Safety campaign focuses on risk management

  • Published
  • By Mark Wyatt
  • 66th Air Base Group Public Affairs
Air Force Ground Safety officials recently introduced a new safety campaign to focus on risk management and on-duty safety. The campaign, known as Quest for Zero, will highlight career fields each month to increase awareness of the specific hazards those employees face each day.

Air Force Chief of Safety Maj. Gen. Kurt Neubauer said that readiness is paramount to accomplishing the mission, and the safety of every Airman is critical to ensuring that readiness is executed.

The campaign's motto, "My Job, My Life, My Choice," embodies that credo.

"Safety is a priority in all career fields," said Shelly Kelley, 66th Air Base Group Ground Safety manager. "Being aware of those hazards is the first step to mitigate those mishaps, which will preserve our most valuable asset -- our Airmen."

Each month Quest for Zero will highlight a new career field, beginning with maintenance in October.

In fiscal year 2013, maintenance mishaps accounted for 51 percent of injuries in the Air Force. Of those, the three most common injury types were sprains/strains, fractures and open wounds.

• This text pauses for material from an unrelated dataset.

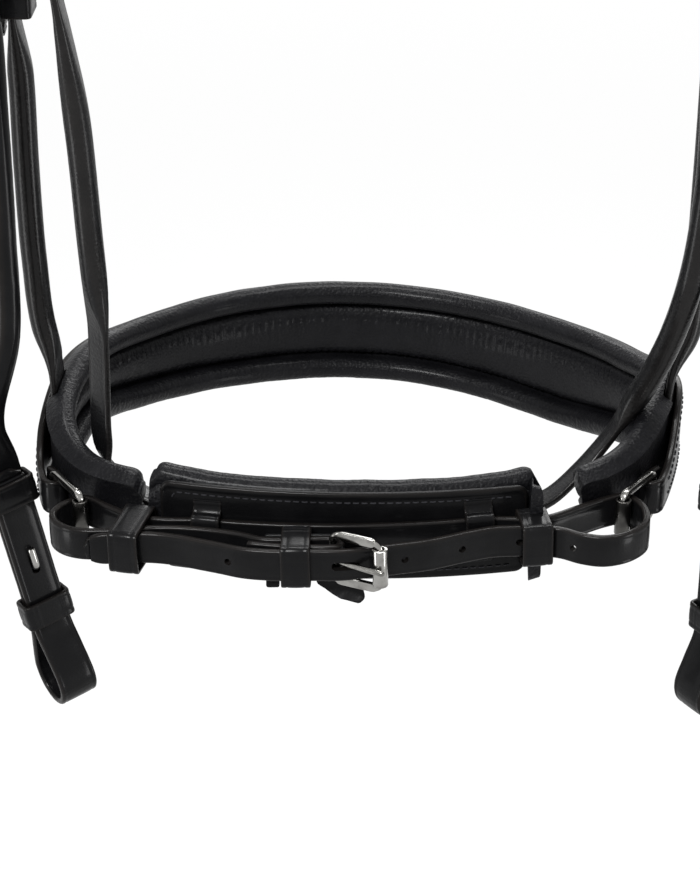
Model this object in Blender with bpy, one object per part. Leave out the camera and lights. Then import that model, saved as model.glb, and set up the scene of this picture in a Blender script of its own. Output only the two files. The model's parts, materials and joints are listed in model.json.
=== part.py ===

Through an awareness campaign, Quest for Zero will focus on ensuring maintainers are 100 percent focused on doing their assigned job to the absolute best of their ability, wrote Stephen Hildenbrandt, Air Force Materiel Command Ground Safety manager, in an email to safety personnel throughout the command.

He also stressed the Wingman concept, look out for one another, and use the right tool for the assigned task, wear appropriate personal protective equipment when necessary, identify safety issues up their chain of command and not take shortcuts, rush through assigned tasks or walk by a safety hazard without taking appropriate measures to fix it.

The campaign will highlight recurring mishaps and encourage use of risk management and mitigation techniques such as:

· Wear appropriate personal protective equipment
· Keep work areas clear of obstructions and hazards
· Make work platforms available when possible
· Use safety pins and devices that secure hoods, hatches, doors and ramps
· Maintain situational awareness and communicate with coworkers
· Follow procedures outlined in Air Force instructions and technical orders

Hildenbrandt went on to write that supervisors need to spend time on the floor to ensure employees are not getting complacent, that identified hazards have been removed/resolved/mitigated and that technical orders and standard operation procedures are being followed.

According to Air Force safety officials, other career fields susceptible to injury include: logistics, security forces, services and civil engineering.

"This safety campaign will help ensure employees remain safe, which is a priority of the Hanscom leadership team," Kelley said. "But it will also ensure that the Air Force achieves its mission to fly, fight and win."